Thanks for you input
 
#3 ·
I would try to manage the greetings so she can learn to be confident. Dogs don't need to be rushing up on others...I'd stay away from such places that this happens.
 
#4 ·
:thumbup: I agree.

You don't want her to become conditioned to expecting that and as she matures possibly getting reactive in expectation. If that makes sense. My pup is five months old, I take him out all over the place. I want him to be completely neutral/ignore other dogs. I don't allow any of the nose-to-nose interactions you see so many people letting their leashed dogs pull them towards. I don't want any pulling to what he wants. I personally, want calm, neutrality. He gets to interact/play with our other dog, and any neutral/older dogs I know and trust. I want his focus to be mainly on me, even out and about (although I am doing sport, so I want that focus for other reasons as well).
 
#7 ·
Ya know, I don't really DO anything specific. I just do not allow him to meet other dogs I don't know, we don't do dog park stuff, he's naturally pretty aloof and uninterested. We deal with things as they come and as he shows me who he is and what situations we have.

On a night time walk recently a labrador about ten feet away from us started barking, lunging, and growling at my dog. My dog growled and moved towards the other dog and he got a correction for that (verbal and collar) and we moved along. The next day, at a hunting/gun store a big lab puffed up at him, and my dog barked once at him (first time he's done that), another correction (verbal and collar). We worked through it at the store. I moved away from the other dog, got his attention, did a little luring obedience with food. Then we walked by the other dog (10 feet or so from the dog), my dog started showing the mindset of attention towards the dog (ears forward, zoned in on the other dog, etc) and I gave him a pop (and a verbal correction), kept moving, stopped, did a little fun obedience, and that was that. It seemed to click with him then>>"OK I'm not allowed to do that."

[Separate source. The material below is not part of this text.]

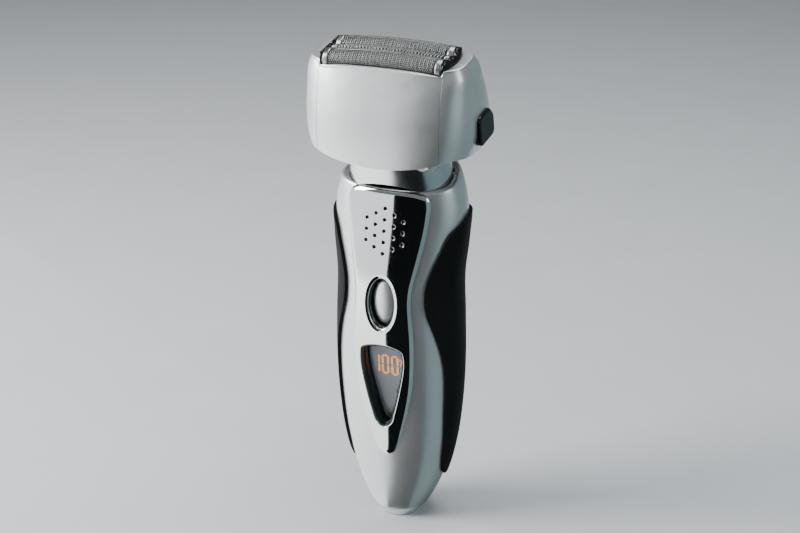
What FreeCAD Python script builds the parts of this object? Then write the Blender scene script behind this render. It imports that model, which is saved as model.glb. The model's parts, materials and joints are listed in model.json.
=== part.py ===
"""Cordless foil shaver with a swinging head, three floating foils and a pop-up trimmer.

Units are millimetres. +Z is up, the front of the shaver faces -Y and the origin is the
centre of the small flat base. Each sub-part is written to parts/NAME.step.
"""
import FreeCAD, Part
import math
import os

V = FreeCAD.Vector
X_AXIS = V(1, 0, 0)
Y_AXIS = V(0, 1, 0)
Z_AXIS = V(0, 0, 1)

# ---------------------------------------------------------------- driving dimensions
# Handle stations: height, half width, front depth, back depth.
HANDLE_STATIONS = [
    (0, 5.4, 7.6, 9.0),
    (3, 8.6, 8.8, 11.0),
    (8, 11.6, 10.0, 12.5),
    (16, 14.9, 11.0, 13.5),
    (28, 17.9, 12.5, 14.4),
    (42, 19.6, 14.2, 15.2),
    (58, 20.2, 15.5, 15.7),
    (72, 19.9, 16.2, 15.9),
    (86, 19.6, 15.6, 15.7),
    (98, 21.0, 13.6, 15.7),
    (110, 21.5, 11.8, 16.3),
    (118, 19.4, 10.6, 16.6),
    (127, 14.5, 9.0, 15.5),
]
SECTION_POINTS = 32
BACK_CURVE = 2.35          # exponent of the rounded sections behind and beside
HOUSING_CURVE = 2.3        # exponent of the housing's front
PANEL_CURVE = 2.35         # exponent of the flatter chrome panel
HOUSING_DROP = 0.9         # housing front below the panel's surface at the centre
WALL = 2.0
BASE_FLOOR = 2.4
DECK_Z = 108.0             # underside of the deck that closes the handle's top
RIM_FRONT_Z = 114.5        # height of the sloping rim at its front
RIM_FRONT_Y = -12.0
RIM_SLOPE = 17.0           # degrees, rising to the back
HOUSING_SPLIT_Y = 4.5      # front and rear housing meet here
SOCKET_PAD = (5.0, 7.6, 2.9)  # half width, back and top of the front housing's floor there

# Chrome panel outline: height, half width at the surface.
PANEL_OUTLINE = [
    (24.9, 0.0), (26.2, 2.5), (29.0, 4.0), (34, 5.5), (40, 7.2), (46, 8.6), (52, 9.6),
    (60, 10.15), (68, 10.2), (74, 9.8), (80, 9.35), (85, 9.6), (90, 10.5), (96, 11.6),
    (102, 12.6), (108, 13.1), (112.6, 13.1), (114.6, 12.3), (115.2, 10.2), (115.4, 0.0),
]
PANEL_BED = 2.3            # depth of the panel's back below its surface
PANEL_BEVEL = 0.42         # sideways run of the edge per millimetre of depth

# Side grips: front edge in side view as (y, z).
GRIP_EDGE = [
    (13.0, 106.8), (5.0, 107.2), (-1.2, 105.8), (-6.2, 102.4), (-8.6, 96.6), (-10.3, 91.4),
    (-11.6, 86.0), (-12.1, 80.6), (-11.8, 75.4), (-10.3, 68.8), (-8.6, 62.0), (-7.5, 56.0),
    (-6.9, 49.0), (-6.4, 41.0), (-5.3, 31.8), (-3.4, 20.6), (-1.0, 16.6), (4.0, 15.2),
    (13.0, 17.0),
]
GRIP_INNER_X = 9.9
GRIP_THICK = 1.1
GRIP_PROUD = 0.25

# Dimples above the button.
DIMPLE_COLUMNS = (3, 4, 5, 4, 3)
DIMPLE_PITCH_Z = 3.55
DIMPLE_PITCH_X = 3.07
DIMPLE_CENTRE_Z = 102.6
DIMPLE_R = 0.72
DIMPLE_DEPTH = 0.8

# Power button and its well.
BUTTON_Z = 79.2
WELL_HALF = (5.25, 9.1)
BUTTON_HALF = (3.5, 7.25)
WELL_DEPTH = 3.9
BUTTON_EDGE_DEPTH = 3.1
BUTTON_DOME = 1.5
BUTTON_TRAVEL = 0.8

# Display window: outline as (x, z) of the right half.
WINDOW_TOP_Z = 65.3
WINDOW_CORNER = (7.4, 63.2)
WINDOW_BELOW_CORNER = (7.3, 57.5)
WINDOW_TIP_Z = 35.6
GLASS_DEPTH = 4.5
WINDOW_STEP = 1.2
DISPLAY_TILT = 4.6         # degrees, glass leans forward at its top
DISPLAY_Z = 50.0

# Head frame: its origin is on the swing axis and it leans forward.
HEAD_ORIGIN = V(0, 0, 122)
HEAD_TILT = 12.0
HEAD_PLACE = FreeCAD.Placement(HEAD_ORIGIN, FreeCAD.Rotation(X_AXIS, HEAD_TILT))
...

Since then, he's walked past several dogs, with no issue and no attention paid towards the dogs. He's had one more that he barked at a week or so later, this time it only took the verbal from me and he completely ignored the other dog from then on.

Now...if he was showing timid/fearful (cowering, ears down, tail tucking, skittery) behavior, I would have been completely different. I would have kept moving, calling his name, possibly tried to do it over food or toy drive. Attempting to re-focus him on me.

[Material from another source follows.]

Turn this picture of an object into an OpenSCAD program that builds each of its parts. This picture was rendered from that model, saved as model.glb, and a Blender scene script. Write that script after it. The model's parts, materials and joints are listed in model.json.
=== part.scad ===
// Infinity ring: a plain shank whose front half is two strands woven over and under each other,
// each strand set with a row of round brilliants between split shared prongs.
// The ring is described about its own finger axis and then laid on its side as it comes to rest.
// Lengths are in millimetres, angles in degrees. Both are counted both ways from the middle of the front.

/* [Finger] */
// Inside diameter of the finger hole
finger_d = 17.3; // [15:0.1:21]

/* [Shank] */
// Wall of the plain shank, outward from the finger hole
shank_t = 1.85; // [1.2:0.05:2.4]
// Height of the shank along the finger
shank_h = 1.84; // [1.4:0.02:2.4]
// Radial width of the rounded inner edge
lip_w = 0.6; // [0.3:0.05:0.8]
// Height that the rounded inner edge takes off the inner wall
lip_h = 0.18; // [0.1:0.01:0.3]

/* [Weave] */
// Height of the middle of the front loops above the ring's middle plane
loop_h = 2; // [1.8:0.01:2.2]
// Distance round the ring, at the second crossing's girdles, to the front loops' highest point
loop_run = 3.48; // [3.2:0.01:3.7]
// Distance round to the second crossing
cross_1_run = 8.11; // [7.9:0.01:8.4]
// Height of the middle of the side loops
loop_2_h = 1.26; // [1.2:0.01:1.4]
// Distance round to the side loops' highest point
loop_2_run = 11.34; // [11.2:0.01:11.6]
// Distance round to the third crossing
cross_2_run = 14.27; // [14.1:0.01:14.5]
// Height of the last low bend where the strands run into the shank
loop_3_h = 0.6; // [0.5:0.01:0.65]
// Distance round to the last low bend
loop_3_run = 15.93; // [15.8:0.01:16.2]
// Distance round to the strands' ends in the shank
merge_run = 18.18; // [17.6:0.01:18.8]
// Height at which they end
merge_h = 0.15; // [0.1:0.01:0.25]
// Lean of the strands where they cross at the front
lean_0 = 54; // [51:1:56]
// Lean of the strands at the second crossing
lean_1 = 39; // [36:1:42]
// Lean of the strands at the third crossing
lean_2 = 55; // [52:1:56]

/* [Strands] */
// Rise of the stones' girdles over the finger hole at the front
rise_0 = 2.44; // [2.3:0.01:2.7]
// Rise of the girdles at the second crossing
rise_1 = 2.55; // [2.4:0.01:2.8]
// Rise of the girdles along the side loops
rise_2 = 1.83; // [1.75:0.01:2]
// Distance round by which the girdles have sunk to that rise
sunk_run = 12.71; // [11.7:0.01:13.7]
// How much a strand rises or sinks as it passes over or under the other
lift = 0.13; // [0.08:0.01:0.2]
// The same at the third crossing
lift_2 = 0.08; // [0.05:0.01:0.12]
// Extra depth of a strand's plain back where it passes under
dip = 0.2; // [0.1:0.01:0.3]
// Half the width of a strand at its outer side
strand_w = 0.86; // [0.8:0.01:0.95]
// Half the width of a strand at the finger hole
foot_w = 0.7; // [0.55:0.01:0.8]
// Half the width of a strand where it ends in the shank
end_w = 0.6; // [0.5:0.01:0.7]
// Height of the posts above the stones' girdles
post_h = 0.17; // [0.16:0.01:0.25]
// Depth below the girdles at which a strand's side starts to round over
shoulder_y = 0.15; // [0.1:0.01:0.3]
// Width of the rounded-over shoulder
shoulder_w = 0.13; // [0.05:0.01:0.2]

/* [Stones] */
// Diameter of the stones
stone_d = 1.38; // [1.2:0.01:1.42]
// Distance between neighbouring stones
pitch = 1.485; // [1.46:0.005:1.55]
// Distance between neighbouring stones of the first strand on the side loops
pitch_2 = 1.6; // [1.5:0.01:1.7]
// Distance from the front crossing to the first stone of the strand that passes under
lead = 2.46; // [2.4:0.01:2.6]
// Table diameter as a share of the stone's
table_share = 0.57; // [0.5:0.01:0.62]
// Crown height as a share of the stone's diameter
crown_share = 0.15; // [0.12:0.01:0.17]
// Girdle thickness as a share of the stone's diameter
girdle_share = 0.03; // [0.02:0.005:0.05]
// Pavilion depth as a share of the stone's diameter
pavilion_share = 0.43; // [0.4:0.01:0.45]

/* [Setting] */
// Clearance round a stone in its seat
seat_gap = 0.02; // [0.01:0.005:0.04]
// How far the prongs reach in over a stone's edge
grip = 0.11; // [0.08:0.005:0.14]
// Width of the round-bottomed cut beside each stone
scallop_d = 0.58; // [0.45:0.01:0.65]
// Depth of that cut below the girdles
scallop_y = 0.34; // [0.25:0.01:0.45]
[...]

GSD's are naturally aloof dogs, my dog seems to already show that, so I'm just reinforcing it and not letting other habits form (not letting him pull me towards another dog he wants to meet).

I'm totally different with people and kids. He's more social in that aspect. He doesn't run over to someone, but he sits and takes a nice pet and then comes back to me. Anyone who asks I let pet him. I don't let him pull me to anyone (he doesn't really do that). I also want him to be fine with people/kids petting him, so I'm encouraging that calm sit/neutrality when someone pets him...which he offers on his own.

So, for me it's just kind of...react to whatever the environment or the dog's personality throws at me....along with relaying most of it back to my trainer and asking tons of questions lol. But maintaining the common theme, neutrality/ignoring other dogs and accepting a nice pat from a stranger.

I should add, I don't force interactions with people. He goes up to them quite happily and just sits to be pet. He's always done this, I just reinforce it with a "good boy" when he does it. He's pretty focused on me when we are out and about, which I also try and reinforce....it's about me and him, no one else matters.